A flan inspired custard pie made by Marie Saba.(Marie Saba) A flan inspired custard pie made by Marie Saba.

"I make a Mexican flan and switched it over to a pie crust," Saba said of the custard-filled pie. "I love anything that’s rich, creamy and custardy."

Marie's "It's easier than you think" pie crust recipe

Ingredients:

Makes one 9-inch pie crust

1 3/4 cups all-purpose flour
1 tablespoon sugar
1/8 teaspoon salt
1/2 cup unsalted butter (very cold!), cut into eight slices
4-5 tablespoons ice cold water

Directions:

Place the flour, sugar and salt in a food processor. Pulse a few times to combine.

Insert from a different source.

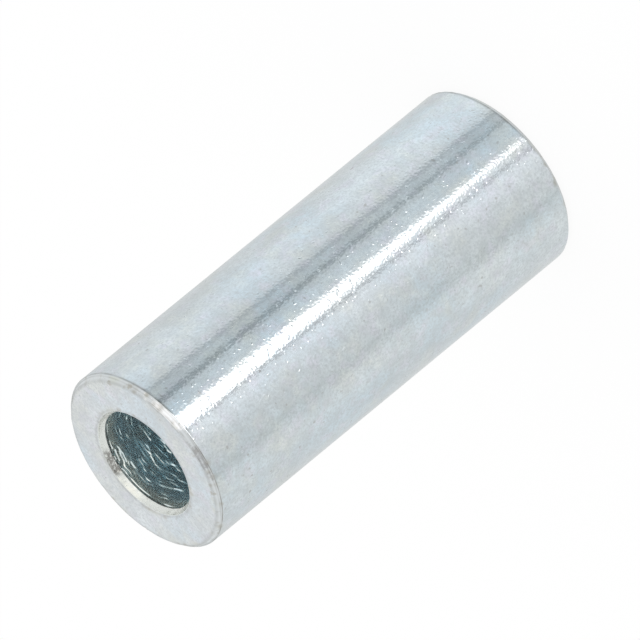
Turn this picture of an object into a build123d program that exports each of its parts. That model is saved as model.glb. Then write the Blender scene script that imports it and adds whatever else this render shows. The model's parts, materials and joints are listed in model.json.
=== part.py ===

Add the butter. Pulse several times until butter and flour begin to combine. Stop when the mixture has the texture of cornmeal. (It will still look very dry; this is a good thing.)

Begin adding water, about four tablespoons to start. Pulse to combine. Add one more tablespoon water if needed; pulse again to combine.

The dough should still feel dry when you run your fingers through it, but should hold together in a ball when you squeeze it in your hand. (If the dough is too wet, it will be difficult to roll out, and you will have to use a lot of flour to keep the dough from sticking to the rolling pin and counter. Too much flour will make your crust taste bland.)

Spread a large piece of plastic wrap on the counter (approximately one to two feet long). Gently dump the dough (it will still be a little crumbly) on to plastic wrap.

Pull together the plastic wrap and mold it around the dough so the dough forms a ball inside the wrap.

Place in the refrigerator for 30 minutes.

When you are ready to roll out the crust, remove dough from the refrigerator, unwrap and let sit at room temperature for about 5 minutes.

Flatten the ball of dough slightly so it will be easier to roll out. Flour your surface ans using a rolling pin, roll out the dough into a circular shape that has about the same thickness all the way around until the circle is evenly rolled out.